Back when other galaxies were first discovered, they were originally referred to as "island universes". This eventually changed to "galaxy" as our understanding of the extent of the universe shifted. If the theory in the article were somehow confirmed (difficult!) then in future, we might indeed refer to that larger space as just "the Universe", and refer to the inflating bubble we're in as something less all-encompassing than "the Universe". For now, though, it would be very confusing if we started referring to speculative constructs way beyond our ability to observe as "the Universe". Multiverse is as good as a term as any.

Comment Re:My God... (Score 1) 458

I spent a good bit of time trying to explain this to laycreatures

Sounds like the blind leading the blind.

You can't naively apply Popper in this case (who in any case is by no means the last word on philosophy of science), because the situation is quite complex: the article describes a possible consequence of existing established theories, including quantum field theory, general relativity, and Big Bang cosmological models. As such, Popper's rules don't say anything about those theories not being science, or whatever.

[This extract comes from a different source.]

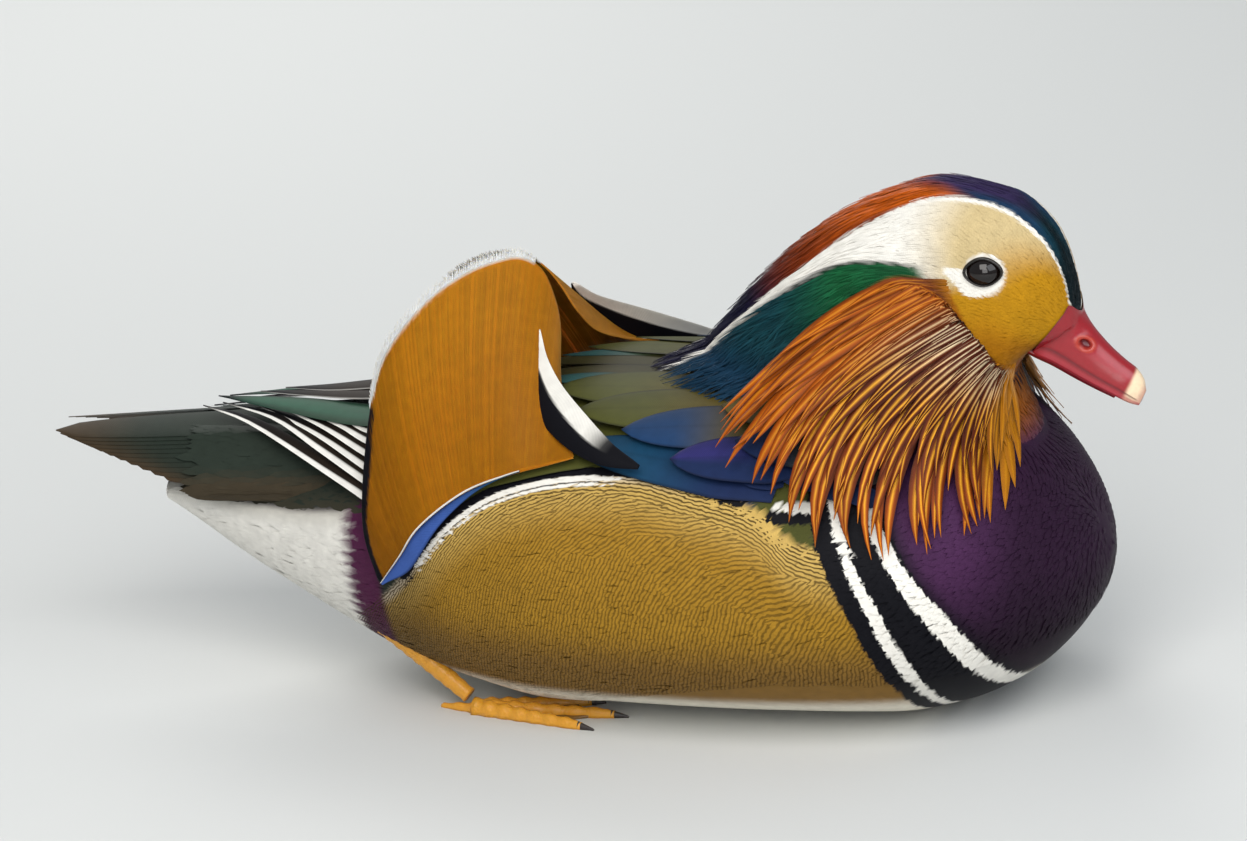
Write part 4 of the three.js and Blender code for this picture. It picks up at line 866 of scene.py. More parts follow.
# %% Colours and unwrap of the skin
body_u, body_v = np.meshgrid(np.linspace(VENT_X, BREAST_X, 430), np.linspace(-1, 1, 420), indexing="ij")
neck_u, neck_v = np.meshgrid(np.linspace(0, SLICE_LAST, 260), np.linspace(-1, 1, 300), indexing="ij")
body_place, neck_place = torso_point(body_u, body_v, -BODY_COAT), neck_point(neck_u, neck_v, -HEAD_COAT)
sources = {
    "torso": (body_place.reshape(-1, 3), body_tint(body_place).reshape(-1, 3),
              torso_unwrap(body_u, body_v).reshape(-1, 2)),
    "neck": (neck_place.reshape(-1, 3), head_tint(neck_u, neck_v).reshape(-1, 3),
             neck_unwrap(neck_u, neck_v).reshape(-1, 2)),
}
neck_normals = neck.normal(neck_u, neck_v).reshape(-1, 3)
trees = {}
for label, source in sources.items():
    trees[label] = kdtree.KDTree(len(source[0]))
    for index, place in enumerate(source[0].tolist()):
        trees[label].insert(place, index)
    trees[label].balance()

spots = np.empty(len(shaped_mesh.vertices) * 3)
shaped_mesh.vertices.foreach_get("co", spots)
spots = spots.reshape(-1, 3) / MM
nearest = {label: [tree.find(spot) for spot in spots.tolist()] for label, tree in trees.items()}
index_of = {label: np.array([found[1] for found in nearest[label]]) for label in nearest}
distance = {label: np.array([found[2] for found in nearest[label]]) for label in nearest}
on_torso = distance["torso"] <= distance["neck"]


def from_lofts(part, points, chosen):
    """Colours or places on the unwrap for points of the skin, from the torso's loft where that is chosen."""
    torso_part, neck_part = (sources[label][part][index_of[label][points]] for label in ("torso", "neck"))
    return np.where(chosen[:, None], torso_part, neck_part)


set_tint(shaped_mesh, from_lofts(1, slice(None), on_torso))
corner_of = np.empty(len(shaped_mesh.loops), np.int32)
shaped_mesh.loops.foreach_get("vertex_index", corner_of)
totals = np.empty(len(shaped_mesh.polygons), np.int32)
shaped_mesh.polygons.foreach_get("loop_total", totals)
face_of = np.repeat(np.arange(len(totals)), totals)
votes = np.bincount(face_of, on_torso[corner_of]) / totals
uv = from_lofts(2, corner_of, (votes >= 0.5)[face_of])
for label in ("OFBake", "Vane"):
    layer = shaped_mesh.uv_layers.new(name=label)
    layer.data.foreach_set("uv", uv.astype(np.float32).ravel())
shaped_mesh.materials.clear()
shaped_mesh.materials.append(DOWN)
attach(skin, BODY)
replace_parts(skin, "torso", "neck", "head")
print("skin: share on the torso", round(float(on_torso.mean()), 2))

# %% [markdown]
# Feathers that would start inside the neck, or deep inside the torso, are left out. Long plumes are rooted
# in the skin too, so their place on the unwrap is that of the nearest skin.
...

While it's true that "the math does not lead only and exclusively to that conclusion", it's a valid possible conclusion. As such, given the status of the theories that it's based on, we can't avoid taking it seriously as a possible description of reality. The task then becomes to discover if there's any way to improve our certainty about its correctness or lack thereof, and that's why people like Linde write papers about this stuff. Rejecting this as "not science" or whatever based on one particular view of what science is, is terribly short-sighted, and it's lucky that actual scientists don't pay attention to such nonsense.

One of the interesting consequences of eternal inflation style theories is that in principle, it addresses questions of fine-tuning. One can take the "evidence of fine tuning" as an argument in favor of multiverses in some form. From that perspective, the idea that our observable universe that started with the Big Bang is the only universe is actually the more difficult theory to defend, since we don't know how some of the parameters managed to come out on the knife-edge of allowing the universe to expand to a useful size and have useful properties like the ability for matter to form.

Re Popper, you should look into Imre Lakatos, who pointed out various flaws with basing all of science on falsificationism. See e.g. The Methodology of Scientific Research Programmes.